Kyle Chapman, reviewing the Kaladesh set for Ars Technica, wrote "Even without looking at any of the cards from this new set, the packaging and promotional material makes a tone shift very clear; colour, celebration, and creation jump out at you immediately. [...] The designers have blended classic steampunk elements (protruding, brutal machinery) with fantasy tropes (elves, gremlins, and the first Magic dwarves in just under a decade). [...] Compared to last year's weird Eldrazi cards, the mechanics may seem straightforward, but there are enough puzzles in both deckbuilding and play to keep experienced players engaged, whilst being less intimidating to newer players. This is pushed further by the synergies in the block that go unnamed (mainly around artifacts), adding yet another layer to consider". Chapman also highlighted that the set must balance story development for both the plane of Kaladesh and for the Gatewatch members; so given the random nature of booster packs and the limited flavor text on cards, "one of the problems that has always plagued Magic is the difficulty of communicating the full narrative of the set. To help address this, a new 'Story Spotlight' marker appears on five cards in Kaladesh that depict some of the major events, each with a link to a website with short stories that Wizards of the Coast have been publishing in the lead-up to the set's release".

Cameron Kunzelman, reviewing the Kaladesh block for Paste, commented that it is an "artifact block" with a focus on artifact cards and themes of machinery. As a result, Kunzelman highlighted that "deck builders flocked" to specific artifact cards during the Kaladesh set "in order to generate very fast, very efficient and very splashy win conditions for their decks" with the various strategies boiling down to: "Get your artifact on the battlefield and execute your plan quickly. These strategies were dominant in casual and competitive play, and many of them won so quickly that a slight misplay on the part of an opponent would mean that they had no chance of recovering. It was not, as they say, 'fun.' Aether Revolt, the newly-released second half of the Kaladesh block, is an answer to Kaladesh in many ways. [...] However, due to various problems, each of these ways of playing the game are impacted in a negative way with Aether Revolt. Playing constructed Magic leaves you playing against powerful artifacts in some games, hyper-synergistic giant creatures, or a literal infinite combo in others. Playing any kind of limited game, which encompasses Sealed and Draft play, means that you are always at the mercy of a player who opens a more powerful artifact than you". Kunzelman would not recommend this block to new or returning players given the swingy nature of play and "lack of clear synergies".

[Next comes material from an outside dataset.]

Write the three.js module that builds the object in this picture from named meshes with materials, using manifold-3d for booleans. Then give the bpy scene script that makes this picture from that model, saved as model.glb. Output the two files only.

Kyle Chapman, reviewing the Aether Revolt set for Ars Technica, commented that while there are swingy cards in this set, they're also "very risky" to use. Chapman wrote that "AER takes Kaladeshs strengths and pushes them even further, with deep strategy available in both deck construction and in-game decisions, and an especially promising Limited environment. The complexity is at breaking point, but it's so well-managed it still works—the mechanics are easy to explain and grasp, the basics have already been taught in Kaladesh, and there are seed cards for teaching newer players how to use cards together for potent combos. [...] Kaladesh has been one of the most fun drafting formats in recent years, and we expect AER Limited to be similar, whilst putting a new spin on how to approach the Kaladesh cards". Chapman also highlighted that Story Spotlights have continued for this set and "after a 2016 for Magic that was generally darker and edgier in tone, it's good to see that this world hasn't gone grimdark. AER manages to focus on conflict whilst still hitting the bright themes of Kaladesh: colour, ornateness, and most uniquely, the passion of invention and creation. [...] The split between Magics player base is something to be embraced—long-form fluff for those that are interested, thematic reinforcement of mood for the less interested—but over the course of the Kaladesh block, it's fallen a little short of the right balance".